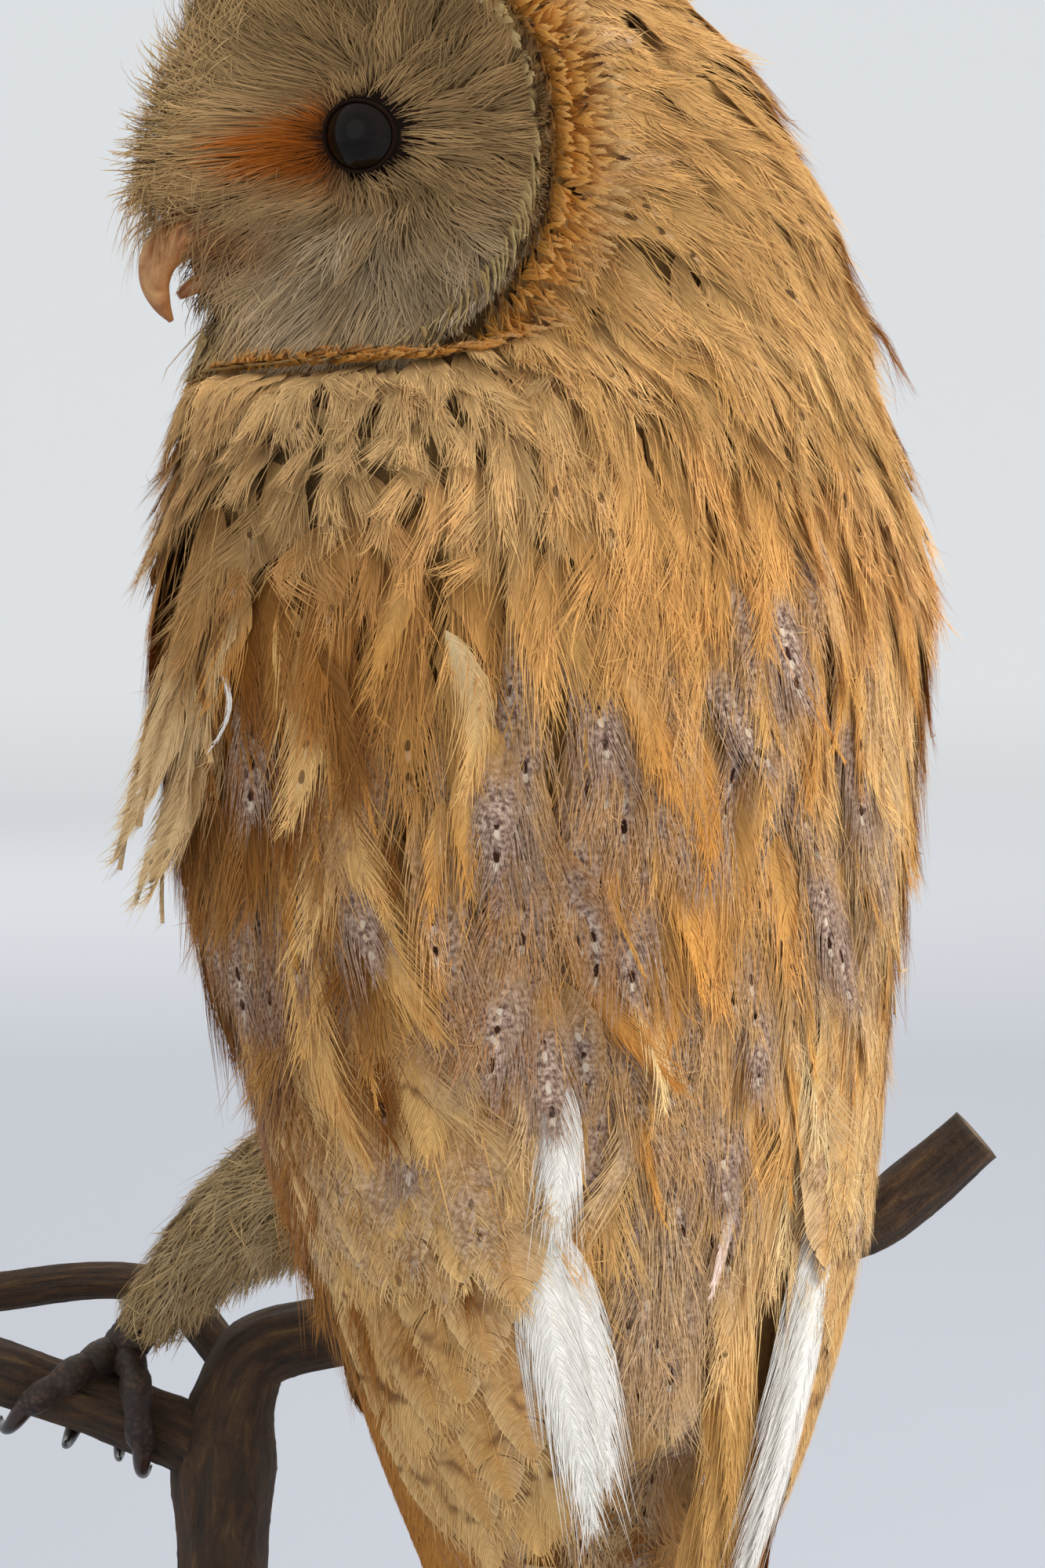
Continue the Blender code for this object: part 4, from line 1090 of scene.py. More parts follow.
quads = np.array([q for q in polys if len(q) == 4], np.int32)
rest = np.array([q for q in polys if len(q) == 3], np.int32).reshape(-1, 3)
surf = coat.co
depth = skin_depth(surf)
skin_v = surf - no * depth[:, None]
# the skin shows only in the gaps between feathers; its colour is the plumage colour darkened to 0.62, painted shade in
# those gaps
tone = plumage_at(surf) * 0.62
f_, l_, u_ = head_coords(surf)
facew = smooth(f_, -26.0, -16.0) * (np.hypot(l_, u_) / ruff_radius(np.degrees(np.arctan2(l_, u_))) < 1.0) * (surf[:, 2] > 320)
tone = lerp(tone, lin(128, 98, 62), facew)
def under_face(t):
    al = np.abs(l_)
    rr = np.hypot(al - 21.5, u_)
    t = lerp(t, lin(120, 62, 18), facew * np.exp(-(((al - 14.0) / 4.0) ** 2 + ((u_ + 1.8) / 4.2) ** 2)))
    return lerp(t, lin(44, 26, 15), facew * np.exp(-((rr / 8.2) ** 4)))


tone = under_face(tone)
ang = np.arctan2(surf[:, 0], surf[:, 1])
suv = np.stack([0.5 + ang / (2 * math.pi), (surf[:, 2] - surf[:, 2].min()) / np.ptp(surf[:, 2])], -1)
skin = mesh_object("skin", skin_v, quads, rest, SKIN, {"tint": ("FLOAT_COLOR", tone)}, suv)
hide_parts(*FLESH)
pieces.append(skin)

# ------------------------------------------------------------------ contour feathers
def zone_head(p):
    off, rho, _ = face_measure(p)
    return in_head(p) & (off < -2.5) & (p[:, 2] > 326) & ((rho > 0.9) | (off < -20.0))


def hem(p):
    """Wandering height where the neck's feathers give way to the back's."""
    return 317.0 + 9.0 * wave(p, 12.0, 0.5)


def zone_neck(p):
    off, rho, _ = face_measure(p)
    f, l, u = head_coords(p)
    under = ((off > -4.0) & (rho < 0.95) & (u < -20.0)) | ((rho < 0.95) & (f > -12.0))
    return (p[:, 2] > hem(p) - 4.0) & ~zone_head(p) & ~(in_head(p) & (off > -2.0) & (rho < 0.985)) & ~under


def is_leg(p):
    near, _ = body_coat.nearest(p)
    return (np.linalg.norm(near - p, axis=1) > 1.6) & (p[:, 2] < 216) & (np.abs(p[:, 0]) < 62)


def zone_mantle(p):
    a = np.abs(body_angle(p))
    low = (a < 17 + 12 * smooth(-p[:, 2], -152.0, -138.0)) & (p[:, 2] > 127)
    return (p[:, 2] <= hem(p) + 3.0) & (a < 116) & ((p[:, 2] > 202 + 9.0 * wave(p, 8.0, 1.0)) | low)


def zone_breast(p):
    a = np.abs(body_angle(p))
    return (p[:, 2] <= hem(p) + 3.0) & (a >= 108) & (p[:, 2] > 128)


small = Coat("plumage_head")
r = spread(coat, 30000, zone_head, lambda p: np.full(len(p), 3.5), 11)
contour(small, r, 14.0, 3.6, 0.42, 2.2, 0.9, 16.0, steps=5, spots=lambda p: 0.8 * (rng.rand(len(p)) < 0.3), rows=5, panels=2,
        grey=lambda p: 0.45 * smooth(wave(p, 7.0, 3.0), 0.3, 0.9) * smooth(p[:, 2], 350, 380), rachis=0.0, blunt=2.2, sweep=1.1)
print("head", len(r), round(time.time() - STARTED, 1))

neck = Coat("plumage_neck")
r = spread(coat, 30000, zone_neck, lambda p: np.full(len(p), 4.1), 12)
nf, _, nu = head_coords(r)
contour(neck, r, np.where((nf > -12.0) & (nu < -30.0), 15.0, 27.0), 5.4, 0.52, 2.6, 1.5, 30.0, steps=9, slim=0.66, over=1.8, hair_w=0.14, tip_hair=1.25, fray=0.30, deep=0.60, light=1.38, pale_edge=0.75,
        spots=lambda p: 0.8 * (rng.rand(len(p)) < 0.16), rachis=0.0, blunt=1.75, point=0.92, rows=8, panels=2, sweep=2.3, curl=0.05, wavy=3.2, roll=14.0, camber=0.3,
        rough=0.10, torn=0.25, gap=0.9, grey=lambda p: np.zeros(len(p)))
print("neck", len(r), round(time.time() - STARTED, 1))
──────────
Make an exact copy of the data above.

* _Written answer_:
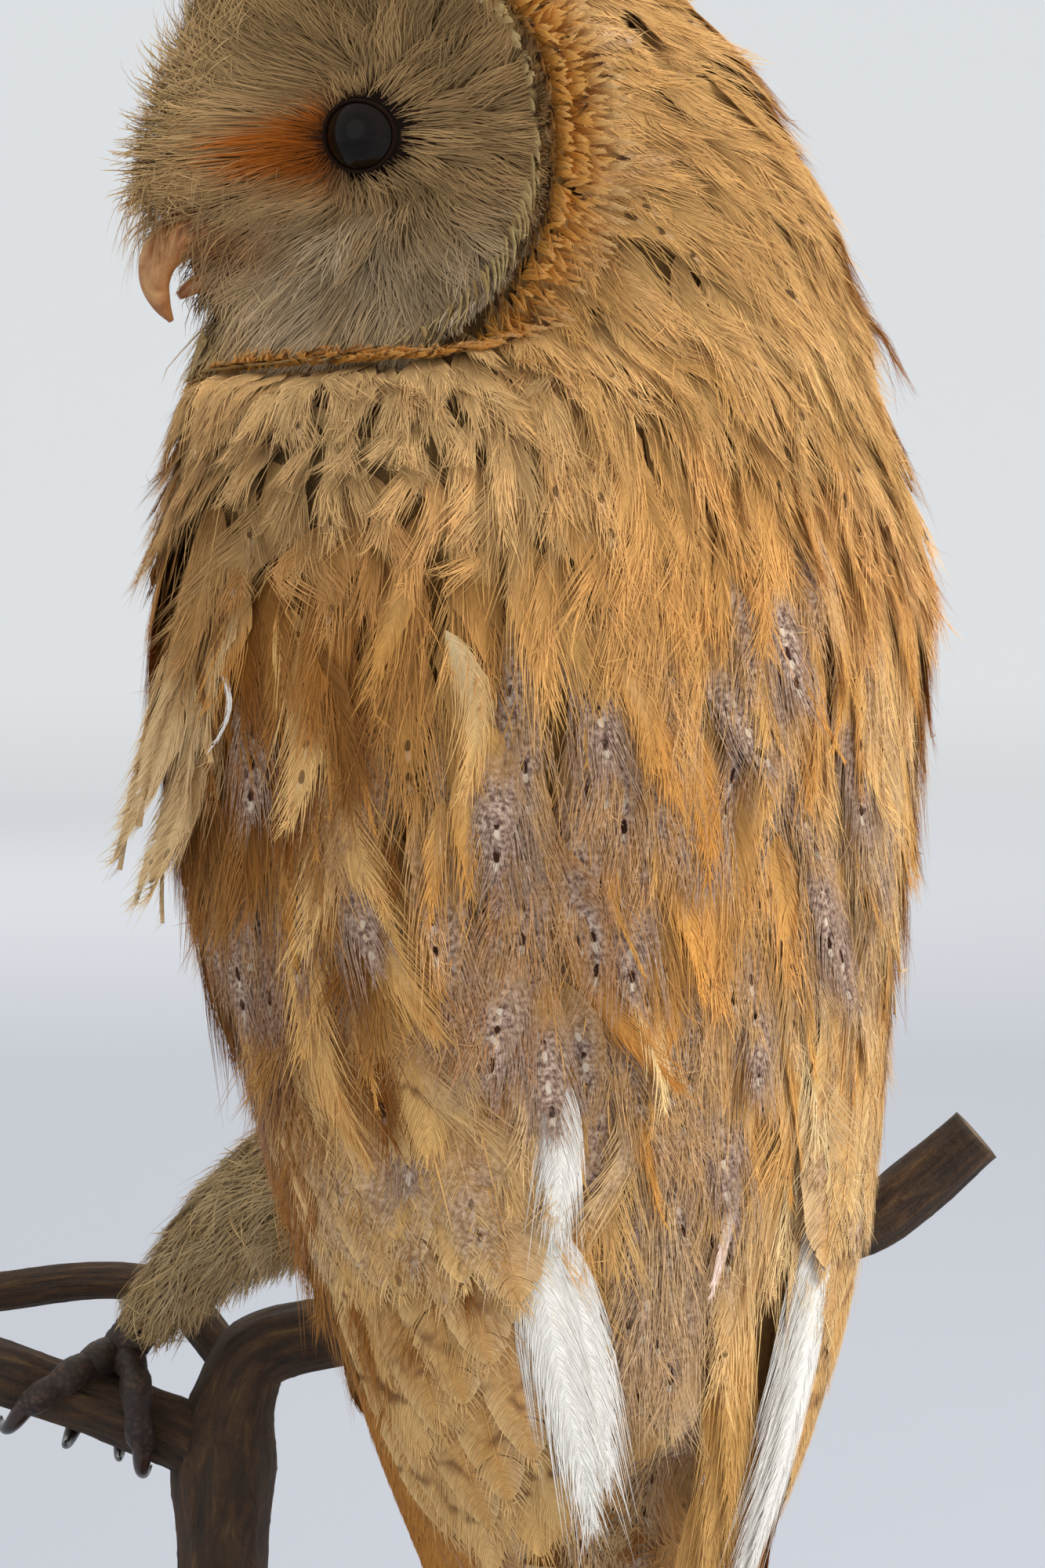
Continue the Blender code for this object: part 4, from line 1090 of scene.py. More parts follow.
quads = np.array([q for q in polys if len(q) == 4], np.int32)
rest = np.array([q for q in polys if len(q) == 3], np.int32).reshape(-1, 3)
surf = coat.co
depth = skin_depth(surf)
skin_v = surf - no * depth[:, None]
# the skin shows only in the gaps between feathers; its colour is the plumage colour darkened to 0.62, painted shade in
# those gaps
tone = plumage_at(surf) * 0.62
f_, l_, u_ = head_coords(surf)
facew = smooth(f_, -26.0, -16.0) * (np.hypot(l_, u_) / ruff_radius(np.degrees(np.arctan2(l_, u_))) < 1.0) * (surf[:, 2] > 320)
tone = lerp(tone, lin(128, 98, 62), facew)
def under_face(t):
    al = np.abs(l_)
    rr = np.hypot(al - 21.5, u_)
    t = lerp(t, lin(120, 62, 18), facew * np.exp(-(((al - 14.0) / 4.0) ** 2 + ((u_ + 1.8) / 4.2) ** 2)))
    return lerp(t, lin(44, 26, 15), facew * np.exp(-((rr / 8.2) ** 4)))


tone = under_face(tone)
ang = np.arctan2(surf[:, 0], surf[:, 1])
suv = np.stack([0.5 + ang / (2 * math.pi), (surf[:, 2] - surf[:, 2].min()) / np.ptp(surf[:, 2])], -1)
skin = mesh_object("skin", skin_v, quads, rest, SKIN, {"tint": ("FLOAT_COLOR", tone)}, suv)
hide_parts(*FLESH)
pieces.append(skin)

# ------------------------------------------------------------------ contour feathers
def zone_head(p):
    off, rho, _ = face_measure(p)
    return in_head(p) & (off < -2.5) & (p[:, 2] > 326) & ((rho > 0.9) | (off < -20.0))


def hem(p):
    """Wandering height where the neck's feathers give way to the back's."""
    return 317.0 + 9.0 * wave(p, 12.0, 0.5)


def zone_neck(p):
    off, rho, _ = face_measure(p)
    f, l, u = head_coords(p)
    under = ((off > -4.0) & (rho < 0.95) & (u < -20.0)) | ((rho < 0.95) & (f > -12.0))
    return (p[:, 2] > hem(p) - 4.0) & ~zone_head(p) & ~(in_head(p) & (off > -2.0) & (rho < 0.985)) & ~under


def is_leg(p):
    near, _ = body_coat.nearest(p)
    return (np.linalg.norm(near - p, axis=1) > 1.6) & (p[:, 2] < 216) & (np.abs(p[:, 0]) < 62)


def zone_mantle(p):
    a = np.abs(body_angle(p))
    low = (a < 17 + 12 * smooth(-p[:, 2], -152.0, -138.0)) & (p[:, 2] > 127)
    return (p[:, 2] <= hem(p) + 3.0) & (a < 116) & ((p[:, 2] > 202 + 9.0 * wave(p, 8.0, 1.0)) | low)


def zone_breast(p):
    a = np.abs(body_angle(p))
    return (p[:, 2] <= hem(p) + 3.0) & (a >= 108) & (p[:, 2] > 128)


small = Coat("plumage_head")
r = spread(coat, 30000, zone_head, lambda p: np.full(len(p), 3.5), 11)
contour(small, r, 14.0, 3.6, 0.42, 2.2, 0.9, 16.0, steps=5, spots=lambda p: 0.8 * (rng.rand(len(p)) < 0.3), rows=5, panels=2,
        grey=lambda p: 0.45 * smooth(wave(p, 7.0, 3.0), 0.3, 0.9) * smooth(p[:, 2], 350, 380), rachis=0.0, blunt=2.2, sweep=1.1)
print("head", len(r), round(time.time() - STARTED, 1))

neck = Coat("plumage_neck")
r = spread(coat, 30000, zone_neck, lambda p: np.full(len(p), 4.1), 12)
nf, _, nu = head_coords(r)
contour(neck, r, np.where((nf > -12.0) & (nu < -30.0), 15.0, 27.0), 5.4, 0.52, 2.6, 1.5, 30.0, steps=9, slim=0.66, over=1.8, hair_w=0.14, tip_hair=1.25, fray=0.30, deep=0.60, light=1.38, pale_edge=0.75,
        spots=lambda p: 0.8 * (rng.rand(len(p)) < 0.16), rachis=0.0, blunt=1.75, point=0.92, rows=8, panels=2, sweep=2.3, curl=0.05, wavy=3.2, roll=14.0, camber=0.3,
        rough=0.10, torn=0.25, gap=0.9, grey=lambda p: np.zeros(len(p)))
print("neck", len(r), round(time.time() - STARTED, 1))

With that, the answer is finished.